The research was trialed in a human model of 3D tissue engineered skin and showed that the proteins prevented bacterial infections, and indicated that the treatment was both safe and effective for use in humans.
The engineered skin, pioneered by Professor Sheila MacNeil from the University’s Department of Materials Science and Engineering, can model infected wounds in human skin and mimics the tissue structure of normal adult skin. It can be used to analyst the penetration of peptides and bacteria.
“Skin infections, such as bed-sores and ulcers, can be incredibly troubling for patients who may already be dealing with other debilitating conditions. They are also a significant problem for modern healthcare. We hope that this new therapy can be used to help relieve the burden of skin infections on both patients and health services while also providing a new insight into how we might defeat the threat of antimicrobial drug resistance. The therapy could be administered to patients using a gel or cream and could work well as a dressing. We’re hoping it can reach clinical trials stage in the next three to five years.” Said Dr Pete Monk from the University’s Department of Infection, Immunity and Cardiovascular Disease, who led the study.

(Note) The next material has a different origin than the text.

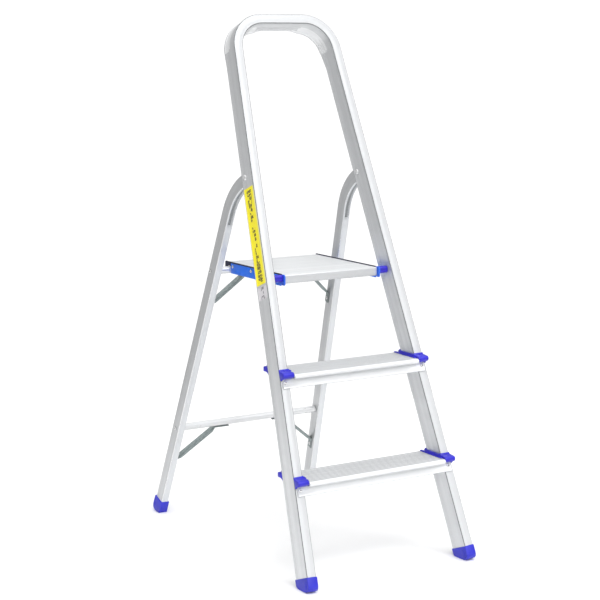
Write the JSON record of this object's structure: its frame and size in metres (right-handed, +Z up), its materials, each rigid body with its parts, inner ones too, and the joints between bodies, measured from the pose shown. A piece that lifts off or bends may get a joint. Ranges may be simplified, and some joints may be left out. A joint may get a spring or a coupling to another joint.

Now, with substantial research funding from the Humane Research Trust, Sheffield scientists are developing the proteins for new anti-bacterial dressings that will help keep wounds sterile and so promote more rapid healing.
This development further cements the University’s position at the forefront of world-class research into infectious diseases. Sheffield scientists are developing radical solutions to global problems of disease and antimicrobial resistance as part of projects including Florey and Imagine. These are signature research projects addressing some of the world’s biggest biomedical problems.